Amidst growing concerns over the pace of climate change, some private entities are exploring more immediate applications of solar geoengineering. Make Sunsets, co-founded by Luke Iseman and Andrew Song, offers a novel “cooling credit” system where customers fund the release of sulfur dioxide into the stratosphere. Using balloons filled with sulfur dioxide and helium, the company aims to replicate the cooling effects observed after volcanic eruptions.

Though the total amount of sulfur dioxide introduced by Make Sunsets has been minimal, the founders view their efforts as a crucial initial step toward larger-scale geoengineering solutions. We’ve done such a poor job of geoengineering our climate with carbon emissions that now we need to geoengineer in a positive direction to offset that,” Iseman stated.
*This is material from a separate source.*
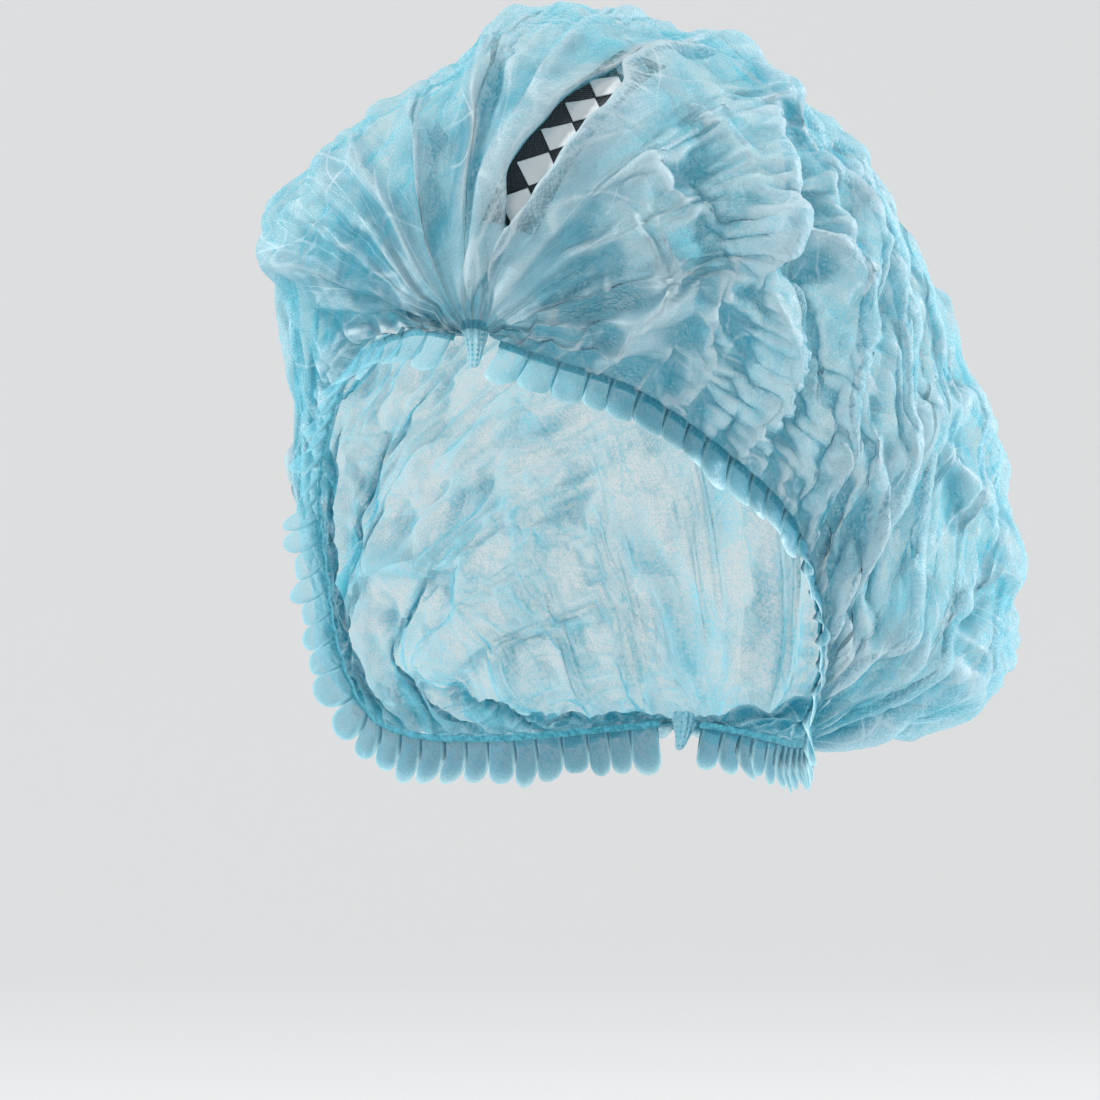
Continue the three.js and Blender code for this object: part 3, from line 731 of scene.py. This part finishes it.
steep = blur(steepness(crown_grid, crown_smooth), 1)
relief = blur(stand_out(crown_grid, 140, 40, 3.0), 1)
fine = stand_out(crown_grid, 22, 12, 1.1)
crease = crease_of(crown_grid)
dense = 0.20 * (blur(spread, 4) - 1) + 0.75 * np.exp(-edge / 18) + 0.8 * near_weld
laps = doubled(crown_smooth) * (1 + 0.5 * noise(crown_smooth, 9, 8))
dense = np.clip(dense - 0.22 * puff + 0.65 * flanks + 0.5 * laps, 0, 1)
crown = grid_object("crown_cloth", crown_grid, flat, {"facets": facet_place}, crease=crease,
                    dense=blur(dense, 3), steep=steep, relief=relief, fine=fine,
                    cloud=cloud, kept=kept)
for word, values in {"steepness": steep, "density": dense, "crease": crease}.items():
    print("mean", word, round(float(values.mean()), 2))
print("crown:", len(crown.data.polygons), "faces")

# %% [markdown]
# ## Frill, elastic and the two welds
# Past the elastic the hem is free, so its gathers stand up as a row of cupped scallops, each a
# little different. The elastic itself is a flat band that the cloth is drawn up on. At both ends
# every pleat is pressed into a tongue and fused with a hot pattern tool, which leaves rows of
# small dimples. The direction "out" points away from the head and "down" points off the rim.

# %% Directions along the rim
rim_steps = np.linspace(0, 1, 801)


def rim_frames(side, clear, spread):
    """Points, directions and lengths at the given shares of one rim, clear of its ends."""
    reach = reaches(rim_points(rim_steps, side))
    at = clear + spread * (reach[-1] - 2 * clear)
    share = np.interp(at, reach, rim_steps)
    point = rim_points(share, side)
    ahead, behind = np.minimum(share + 0.002, 1), np.maximum(share - 0.002, 0)
    tangent = unit(rim_points(ahead, side) - rim_points(behind, side))
    out = np.stack([point[:, 0] / head_half_width**2, point[:, 1] / (1.2 * opening_reach) ** 2,
                    (point[:, 2] - 0.2 * opening_rise) / (2.1 * opening_rise) ** 2], -1)
    out = unit(out - (out * tangent).sum(1, keepdims=True) * tangent)
    down = np.cross(tangent, out) * side
    return point, tangent, out, down, at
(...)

Make Sunsets founders Luke Iseman and Andrew Song launch a balloon in San Jose, California. Credit: Make Sunsets

Balancing Innovation with Caution

As interest in solar geoengineering grows, the scientific community remains cautious, emphasizing the need for thorough research and understanding of potential impacts before any large-scale implementation. The debate continues over the balance between taking swift action and ensuring well-informed, responsible interventions in Earth’s climate system.

The Path Forward in Solar Geoengineering

The dialogue around solar geoengineering is heating up as the planet continues to warm. With technologies like marine cloud brightening and stratospheric aerosol injection at the forefront, the world faces a critical decision point. The potential of these technologies to significantly alter the global climate underscores the importance of robust research and inclusive discussions to fully understand their implications.

As we stand at this crossroads, the future of solar geoengineering will likely shape our approach to global warming, highlighting the delicate interplay between human innovation and the natural environment.

The journey towards implementing these technologies is not just about cooling the Earth, but also about steering our collective environmental destiny with foresight and responsibility.